What's strange is that this is a potentially alive market, kept going by millions and millions of enthusiasts, whose passion is seemingly unlimited and whose patience seems to have no end. Millions of enthusiasts who are ready to spend inordinate amounts in order to listen to (and recently to watch to) their favourite software in the best condition. Actual and potential enthusiasts, who discover almost by chance, browsing a magazine at a friend's house or finding themselves involved by chance in a overheated Internet forum discussion, that what they love the most - movies, music - can be watched and listened to in much better conditions than they thought it was possible.
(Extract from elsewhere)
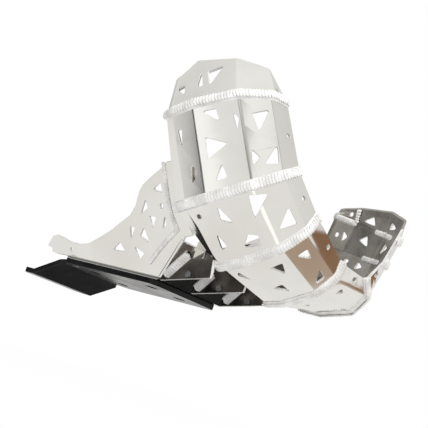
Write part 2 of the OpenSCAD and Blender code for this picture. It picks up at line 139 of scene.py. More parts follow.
# The camera, fitted to the photograph: the last two are the directions across the picture and back from it.
CAMERA_PLACE = (-1.091, -1.089, -0.126)
CAMERA_ACROSS = (0.597, -0.739, 0.312)
CAMERA_BACK = (-0.732, -0.661, -0.167)
SENSOR_WIDTH = 36
FOCAL_LENGTH = 85.3

# The key light: place, width and height, and watts.
KEY_PLACE = (-0.9, -1.6, 1.6)
KEY_SIZE = (1.6, 1.0)
KEY_POWER = 36

# The floor: its side, its height, how white the camera sees it and how much of the shadow shows.
FLOOR_SIZE = 16
FLOOR_HEIGHT = -0.3
FLOOR_WHITE = 1.03
FLOOR_SHADOW = 0.12

# Grey levels of the room that the sheet mirrors, as (place, level). POSTS goes round at eye level; ROOM and
# EYE_LEVEL go up from 0, straight down, to 1, straight up.
POSTS = (
    (0.0, 0.8), (0.18, 0.7), (0.21, 0.32), (0.27, 0.32), (0.3, 0.62), (0.345, 0.2), (0.37, 0.2),
    (0.385, 0.1), (0.41, 0.1), (0.43, 0.4), (0.445, 0.1), (0.478, 0.1), (0.486, 1.05), (0.5, 0.86),
    (0.53, 0.8), (0.54, 0.3), (0.59, 0.12), (0.6, 1.0), (0.635, 1.0), (0.67, 0.8),
)
ROOM = ((0.0, 0.88), (0.5, 0.84), (0.7, 0.82), (0.8, 0.76), (0.88, 0.74), (0.93, 0.9), (1.0, 0.9))
EYE_LEVEL = ((0.34, 0.0), (0.42, 1.0), (0.62, 1.0), (0.71, 0.0))
# The greys are a little warm: this is their blue.
GREY_BLUE = 0.985

# Studio boards, each placed where one facet mirrors it: name, centre, point it faces, up, width, height,
# grey steps across and tint.
BOARDS = (
    # Dark mats under the front: the ramp and the gussets mirror them.
    ("dark_mat", (0.02, -0.138, -0.012), (0.02, -0.138, 1), (0, 1, 0), 0.2, 0.08,
     ((0, 0.012), (1, 0.012)), "#ffffff"),
    ("side_mat", (-0.11, -0.124, -0.012), (-0.11, -0.124, 1), (0, 1, 0), 0.06, 0.052,
     ((0, 0.02), (1, 0.02)), "#ffffff"),
    # A dark mat below and behind the flap, out of the flat underside's sight.
    ("flap_mat", (0.19, 0.27, -0.15), (0.19, 0.27, 1), (0, 1, 0), 0.34, 0.24,
     ((0, 0.1), (1, 0.1)), "#ffffff"),
    # A warm crate on the front left and a paler one below it: the fourth guard section mirrors both.
    ("crate", (0.236, -0.484, 0.055), (0.01, -0.309, 0.09), (0, 0, 1), 0.14, 0.29,
     ((0, 1), (1, 1)), "#88674f"),
    ("pale_crate", (0.152, -0.476, -0.1), (0.01, -0.3, 0.08), (0, 0, 1), 0.16, 0.11,
     ((0, 1), (1, 1)), "#af9a88"),
    # The right of the room: darker towards the front for the second section's side, then its main facet.
    ("side_board", (-0.515, -0.025, 0.11), (-0.163, -0.205, 0.17), (-0.32, 0, 0.95), 0.19, 0.28,
     ((0, 0.12), (0.53, 0.12), (0.57, 0.42), (0.67, 0.6), (0.78, 0.7), (0.88, 0.8), (1, 0.8)), "#ffffff"),
    ("main_board", (-0.54, -0.205, 0.2), (-0.14, -0.205, 0.2), (0, 0.117, 0.99), 0.13, 0.26,
     ((0, 0.82), (0.55, 0.84), (0.64, 1.08), (1, 1.1)), "#ffffff"),
    # A bright board in front of the second section's third facet, falling off to its far side.
    ("bright_board", (-0.378, -0.484, 0.4), (-0.118, -0.254, 0.204), (0.12, 0.23, 0.97), 0.24, 0.36,
     ((0, 0.5), (0.12, 0.6), (0.25, 0.9), (0.42, 0.95), (0.58, 1.02), (0.64, 0.6), (1, 0.5)), "#ffffff"),
    # A low light board between the third section's lower facets.
    ("low_board", (-0.277, -0.515, -0.138), (-0.085, -0.275, 0.11), (0, 0, 1), 0.2, 0.2,
     ((0, 1.2), (1, 1.2)), "#ffffff"),
)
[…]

Yes, by chance, because the funds which should have been used for promotion and customer service have been invested (and often lost) at the stock exchange. Creating in this way the most dangerous market killer: the disillusioned enthusiast or customer. If I were an operator, I would ask myself why the "vintage" is so successful, why one and a half million products are sold in one auction site alone - and, mind you, they are not given away. As I am a vintage enthusiast, I know that most of these products are fascinating only for their age - the exceptions are not many. The overwhelming majority of them isn't any better than current products.

So what? I have just said the word: "fascination". An expensive product, an expensive market, devoid of any appeal, make no sense. How can they think that I withdraw an amount from my bank account, to give it to a dealer who seems to be making a favour to me, to take the money from my hand, or to a distributor who is unable to repair the silliest of products or to amend the silliest of defects in a reasonable time? Why should the average Joe raise from his chair, get into his car and go writing down a check for something he even doesn't know the existence of? The sad truth is that the Eighties have ended a while ago, but only purchasers took notice of that. The only thing that's left is crocodile tears, but those have always been plenty.